1. Introduction
[1.1] Cultural production in the 21st century is a process deeply intertwined with questions of ownership and control. If an artist wants to create an intellectual work today, she must contend with the intricacies of copyright and fair use, attending to the often finely grained details of copyright law.
[1.2] In the United States, these laws have seen some shifts in the past decade, but for the most part, they remain linked to much older cultural discourses shaped at a time when the physical forms of creative works were far less malleable than they are today. In the 1970s, when the Copyright Act (http://copyright.gov/title17/) was enacted, forms of media and art such as the filmstrip and the printed book dominated the cultural landscape. At that time, it likely seemed unnecessary to make more specific allowances for transformations of existing works into new forms than the brief fair use clause that the act provided.
[1.3] However, in the intervening years, much has changed. The technological tools for transforming existing works have not only multiplied and increased in complexity, but they have also been effectively democratized because of their often significantly reduced cost and near-ubiquitous networked availability. Publishers and editors may no longer stand as primary gatekeepers to most creative works; increasingly, works are assessed in the public sphere through online databases like YouTube, and creators are making more works than ever before. Many such works rely heavily on the public domain, fair use, and the rich cultural soil of previous works for their efficacy and quality.
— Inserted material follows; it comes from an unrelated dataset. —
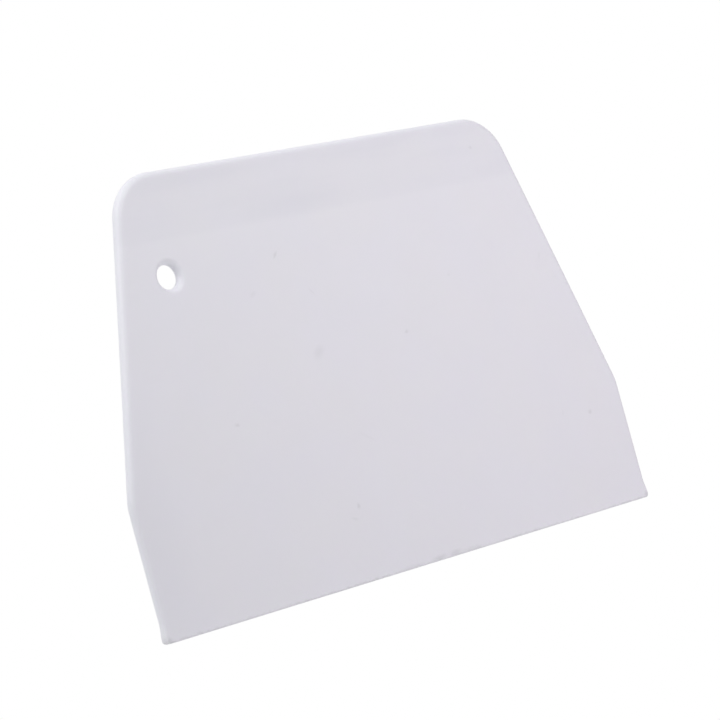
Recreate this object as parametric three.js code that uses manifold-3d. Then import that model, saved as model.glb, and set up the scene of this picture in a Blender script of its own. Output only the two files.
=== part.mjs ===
// Bench scraper: one moulded plastic plate with a hanging hole, lying on its back.
// Millimetres. X runs along the scraping edge, +Y points to the grip edge and
// +Z comes out of the front face. The origin is under the middle of the plate.

import * as THREE from 'three';
import { mergeVertices } from 'three/addons/utils/BufferGeometryUtils.js';
import Module from 'manifold-3d';

const wasm = await Module();
wasm.setup();

// Outline, seen from the front.
const width = 197;
const height = 130;
const gripEdgeWidth = 148.5; // between the top corners before they are rounded
const cheekHeight = 39; // parallel sides above the scraping edge
const topCornerRadius = 15.5;
const footCornerRadius = 1.2;

// Thickness. The grip band is a shallow wedge, and below it the front face
// curves down to the scraping edge while the back stays flat.
const gripThickness = 4.0; // at the grip edge
const creaseThickness = 3.8;
const edgeThickness = 2.8;
const gripBandHeight = 20;
const bladeSteps = 6; // flat facets that stand for the curved front face

// Sides, grip edge and hole rim are rounded to almost half the thickness.
const rimRadius = 1.9;
const rimSegments = 5;
const arcSegments = 7; // ExtrudeGeometry cuts an arc into twice as many

// Hanging hole, placed from the middle of the plate.
const holeRadius = 3.6;
const holeX = -64.8;
const holeY = 34.4;

const gripEdgeY = height / 2;
const scrapingEdgeY = -height / 2;
const shoulderY = scrapingEdgeY + cheekHeight;
const creaseY = gripEdgeY - gripBandHeight;
const trimMargin = 10; // how far cutting solids reach past the plate

function plateOutline() {
  const sideLean = Math.atan2((width - gripEdgeWidth) / 2, gripEdgeY - shoulderY);
  const cornerInset = topCornerRadius * Math.tan((Math.PI / 2 - sideLean) / 2);
  const cornerX = gripEdgeWidth / 2 - cornerInset;
  const cornerY = gripEdgeY - topCornerRadius;
  const outline = new THREE.Shape();
  outline.moveTo(-width / 2, scrapingEdgeY - trimMargin);
  outline.lineTo(width / 2, scrapingEdgeY - trimMargin);
  outline.lineTo(width / 2, shoulderY);
  outline.absarc(cornerX, cornerY, topCornerRadius, sideLean, Math.PI / 2);
  outline.absarc(-cornerX, cornerY, topCornerRadius, Math.PI / 2, Math.PI - sideLean);
  outline.lineTo(-width / 2, shoulderY);
  outline.closePath();
  return outline;
}

function hangingHole() {
  const hole = new THREE.Path();
  hole.absarc(holeX, holeY, holeRadius, 0, Math.PI);
  hole.absarc(holeX, holeY, holeRadius, Math.PI, 2 * Math.PI);
  return hole;
}

// A block between two heights, wider and deeper than the plate.
function bandShape(lowY, highY) {
  const band = new THREE.Shape();
  band.moveTo(-width, lowY);
  band.lineTo(width, lowY);
  band.lineTo(width, highY);
  band.lineTo(-width, highY);
  band.closePath();
  return band;
}

// Everything above the scraping edge, with the two foot corners slightly rounded.
function footTrimShape() {
  const footX = width / 2 - footCornerRadius;
  const footY = scrapingEdgeY + footCornerRadius;
  const trim = new THREE.Shape();
  trim.absarc(-footX, footY, footCornerRadius, Math.PI, 1.5 * Math.PI);
  trim.absarc(footX, footY, footCornerRadius, -0.5 * Math.PI, 0);
  trim.lineTo(width / 2, gripEdgeY + trimMargin);
  trim.lineTo(-width / 2, gripEdgeY + trimMargin);
  trim.closePath();
  return trim;
}

function solidFrom(geometry) {
  geometry.deleteAttribute('normal');
  geometry.deleteAttribute('uv');
  const merged = mergeVertices(geometry);
  const vertProperties = merged.getAttribute('position').array;
  const triVerts = new Uint32Array(merged.getIndex().array);
  return new wasm.Manifold(new wasm.Mesh({ numProp: 3, vertProperties, triVerts }));
}

function geometryFrom(solid) {
  const { vertProperties, triVerts } = solid.getMesh();
  const geometry = new THREE.BufferGeometry();
  geometry.setAttribute('position', new THREE.BufferAttribute(vertProperties, 3));
  geometry.setIndex(new THREE.BufferAttribute(triVerts, 1));
  geometry.computeVertexNormals();
  return geometry;
}

// A cutter is a flat shape that runs well past both faces of the plate.
function cutterFrom(shape) {
  const geometry = new THREE.ExtrudeGeometry(shape, {
    depth: 3 * gripThickness,
    curveSegments: arcSegments,
    bevelEnabled: false,
  });
  geometry.translate(0, 0, -gripThickness);
  return solidFrom(geometry);
}

// The plate before it is thinned: even thickness, rounded all round.
function evenPlate() {
  const outline = plateOutline();
  outline.holes.push(hangingHole());
  const geometry = new THREE.ExtrudeGeometry(outline, {
    depth: gripThickness - 2 * rimRadius,
    curveSegments: arcSegments,
    bevelEnabled: true,
    bevelThickness: rimRadius,
    bevelSize: rimRadius,
    bevelOffset: -rimRadius,
    bevelSegments: rimSegments,
  });
  geometry.translate(0, 0, rimRadius);
  return solidFrom(geometry);
}

// The grip band reaches its full thickness where its rim starts to round.
function thicknessAt(y) {
  if (y > creaseY) {
    const rise = Math.min((y - creaseY) / (gripBandHeight - rimRadius), 1);
    return THREE.MathUtils.lerp(creaseThickness, gripThickness, rise);
  }
  const fall = (creaseY - y) / (creaseY - scrapingEdgeY);
  return creaseThickness - (creaseThickness - edgeThickness) * fall * fall;
}

// Scales a band's depth so that its front face follows the thickness curve.
function thinned(band) {
  const geometry = geometryFrom(band);
  const position = geometry.getAttribute('position');
  for (let i = 0; i < position.count; i += 1) {
    const scale = thicknessAt(position.getY(i)) / gripThickness;
    position.setZ(i, position.getZ(i) * scale);
  }
  return solidFrom(geometry);
}

// Heights at which the front face changes slope, from the grip edge down.
function bandLevels() {
  const levels = [gripEdgeY + trimMargin, creaseY];
  const drop = (creaseY - scrapingEdgeY) / bladeSteps;
  for (let step = 1; step <= bladeSteps; step += 1) {
    levels.push(creaseY - step * drop);
  }
  return levels;
}

function scraperPlate() {
  const blank = evenPlate();
  const levels = bandLevels();
  const bands = [];
  for (let i = 1; i < levels.length; i += 1) {
    const slice = cutterFrom(bandShape(levels[i], levels[i - 1]));
    bands.push(thinned(blank.intersect(slice)));
  }
  const joined = bands.reduce((plate, band) => plate.add(band));
  return geometryFrom(joined.intersect(cutterFrom(footTrimShape())));
}

const whitePlastic = new THREE.MeshStandardMaterial({
  name: 'white_plastic',
  color: 0xe9e8ee,
  roughness: 0.5,
  metalness: 0.0,
});

const plate = new THREE.Mesh(scraperPlate(), whitePlastic);
plate.name = 'scraper_plate';

const benchScraper = new THREE.Group();
benchScraper.add(plate);

export default benchScraper;
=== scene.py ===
"""Bench scraper: the moulded white plastic plate, and the plain studio that it is shown in.

The plate starts as a flat sheet cut to the scraper's outline. A Geometry Nodes tree then gives the
sheet its thickness, rounded rims, crisp scraping edge and small signs of use. Everything is in
metres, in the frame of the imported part: X along the scraping edge, +Y to the grip edge, +Z up.
"""

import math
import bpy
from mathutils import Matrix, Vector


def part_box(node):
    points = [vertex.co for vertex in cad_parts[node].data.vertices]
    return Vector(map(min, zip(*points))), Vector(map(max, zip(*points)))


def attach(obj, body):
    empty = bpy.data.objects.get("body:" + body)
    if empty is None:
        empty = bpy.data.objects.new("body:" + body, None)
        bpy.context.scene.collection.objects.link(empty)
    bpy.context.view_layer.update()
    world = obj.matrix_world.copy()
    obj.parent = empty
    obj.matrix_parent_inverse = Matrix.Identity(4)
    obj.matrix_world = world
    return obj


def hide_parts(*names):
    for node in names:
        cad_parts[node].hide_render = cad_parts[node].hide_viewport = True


bl_info = {
    "name": "Bench Scraper",
    "version": (1, 0, 0),
    "blender": (4, 5, 0),
    "location": "3D View > Sidebar > Scraper",
    "description": "Makes a moulded plastic bench scraper and a plain studio around it",
    "category": "Object",
}

from typing import NamedTuple

import bpy
from mathutils import Quaternion, Vector
from mathutils.geometry import delaunay_2d_cdt
from mathutils.kdtree import KDTree

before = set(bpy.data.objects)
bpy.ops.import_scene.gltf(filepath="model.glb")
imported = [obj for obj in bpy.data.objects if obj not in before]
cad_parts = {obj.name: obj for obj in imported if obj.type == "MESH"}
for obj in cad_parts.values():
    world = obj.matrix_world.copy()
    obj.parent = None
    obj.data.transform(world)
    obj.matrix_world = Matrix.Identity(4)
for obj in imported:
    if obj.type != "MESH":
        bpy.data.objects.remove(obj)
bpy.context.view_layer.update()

PLATE_NODE = "scraper_plate"
MM = 0.001

plate_low, plate_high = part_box(PLATE_NODE)
plate_size = plate_high - plate_low

# How finely the sheet is drawn.
RIM_STEPS = 10
SIDE_SPACING = 0.8 * MM
EDGE_SPACING = 0.4 * MM
CORNER_SPACING = 0.5 * MM
FOOT_SPACING = 0.12 * MM
FACE_SPACING = 2.0 * MM
HOLE_POINTS = 96
WELD_DISTANCE = 0.001 * MM
MARK_SPOKES = 10
MARK_RINGS = (0.35, 0.7, 1.05, 1.5, 2.1)
CREASE_ROWS = (-3.2, -2.1, -1.2, -0.4, 0.4, 1.2, 2.1, 3.2)

# What the tree needs to know at each point of the sheet, with the usual value. turn is -1 on the
# middle of the wall, goes from 0 to 1 over the rim and is 1 on the face. crisp is 1 along the
# scraping edge, flare is 1 round the hole, inland is 1 well away from the rims, and pit is how
# deep the dirt marks' pits are.
SHEET_VALUES = {"turn": 1.0, "crisp": 0.0, "flare": 0.0, "inland": 0.0, "pit": 0.0}

# The two faces: which way each looks, the level of the noise at which its waves leave it where it
# is, and its seeds.
SIDES = (
    {"name": "back", "outward": -1.0, "still_level": 1.0, "break_seed": 2.0, "wave_seed": -10.0},
    {"name": "front", "outward": 1.0, "still_level": 0.75, "break_seed": 4.0, "wave_seed": 10.0},
)

# The large far softboxes and the small near ones, in metres, and the tints of their light.
FAR_BOX = {"distance": 1.0, "side": 0.6}
NEAR_BOX = {"distance": 0.4, "side": 0.25}
WHITE = (1.0, 1.0, 1.0)
BLUSH = (1.0, 0.88, 0.97)


class Spot(NamedTuple):
    """A soft mark on the plate, a mark of use or a patch of painted shade: its place from the plate's
    middle and its length and width in millimetres.
    """

    at: tuple
    size: tuple
    turn: float  # in degrees
    share: float  # how strongly it shows


DIRT_MARKS = (
    Spot((-19.1, 3.8), (4.6, 3.0), 39, 0.16),
    Spot((-25.5, 34.3), (2.6, 0.8), 47, 0.34),
    Spot((16.4, 3.9), (1.4, 1.1), 30, 0.34),
    Spot((-55.6, -11.3), (1.6, 1.0), 0, 0.32),
    Spot((-19.8, -42.8), (1.7, 1.2), 80, 0.36),
    Spot((-22.5, -46.0), (2.6, 0.9), -25, 0.16),
    Spot((82.6, -34.0), (1.5, 1.2), 20, 0.36),
    Spot((62.8, 55.5), (1.2, 1.0), 0, 0.32),
    Spot((-37.5, 24.4), (2.4, 1.4), 30, 0.12),
    Spot((-15.6, 21.7), (3.4, 0.7), -53, 0.14),
    Spot((79.2, 17.8), (2.4, 1.0), 60, 0.12),
    Spot((39.4, 18.0), (1.4, 1.0), 0, 0.12),
    Spot((70.9, -32.1), (1.8, 0.9), 70, 0.10),
    Spot((-9.4, -23.8), (6.2, 0.8), -34, 0.07),
)
# Darker spots along the scraping edge and at its two ends.
EDGE_DARK_SPOTS = (
    Spot((-6.0, -64.6), (12.0, 1.6), 0, 0.18),
    Spot((5.4, -64.1), (6.4, 1.5), 4, 0.38),
    Spot((12.2, -63.9), (5.0, 1.6), 4, 0.34),
    Spot((19.0, -64.2), (8.0, 1.3), 0, 0.22),
    Spot((97.7, -64.3), (2.2, 2.0), 30, 0.50),
    Spot((-97.6, -64.4), (3.2, 2.0), -45, 0.45),
)
# Painted shade: soft darker patches just inside the grip edge, just above the crease and down the
# lower left side.
PAINTED_SHADE_PATCHES = (
    Spot((-13.0, 48.4), (40.0, 7.0), 1, 0.40),
    Spot((-46.0, 61.5), (62.0, 7.0), 0, 0.36),
    Spot((20.0, 61.5), (44.0, 7.0), 0, 0.26),
    Spot((-94.0, -35.0), (20.0, 56.0), 0, 0.40),
)
PALE_SCUFFS = (
    Spot((3.3, -46.9), (8.0, 1.0), -37, 0.5),
    Spot((89.1, -44.5), (2.0, 0.8), 45, 0.8),
    Spot((3.1, -61.8), (2.0, 0.8), 15, 0.6),
)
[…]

[1.4] Yet the old laws remain, often causing social friction as new kinds of uses of existing material come into conflict with increasingly outdated modes of control. New laws such as the Digital Millennium Copyright Act (http://thomas.loc.gov/cgi-bin/query/z?c105:H.R.2281.ENR:) only complicate matters. Instead of having one law to cover creative work, the DMCA effectively increased that count to two, one covering analog media and another covering digital. Further complicating matters are the actions of the Librarian of Congress, who has asserted some of his authority in granting limited exemptions to certain groups of creators, such as documentary filmmakers and film and media students. However, all of these changes have only increased the complexity of the system for artists who just want to make something compelling—who just want to make art.
[1.5] It is in this context that Eric Faden and Nina Paley have been working for years, and it is that context that shaped my March 2011 interview with them.
[1.6] Paley, an independent artist, released Sita Sings the Blues (http://sitasingstheblues.com/) in 2008, only to have the copyright holders of many of the songs by Annette Hanshaw that she had used in the film threaten legal action if they were not paid for their use (even though Hanshaw's recordings are from the 1920s). Paley has since spoken about and created works that address these issues, including a series called Minute Memes, short video pieces for the Web focused on copyright-related themes such as "Copying Is Not Theft."
[1.7] Faden, a member of the Bucknell film/media studies faculty, created "A Fair(y) Use Tale" in response to the broader context in which such legal wrangling has taken place, essentially giving visual and aural life to an essay on copyright and fair use by stitching together hundreds of clips from Disney animated films. (Disney is a notoriously litigious copyright owner.)
[1.8] Because both of them have been so closely connected to the legal and ethical questions related to copying, fair use, and transformative works, I wanted to give them the opportunity to talk about their experiences for Transformative Works and Cultures. This is the result.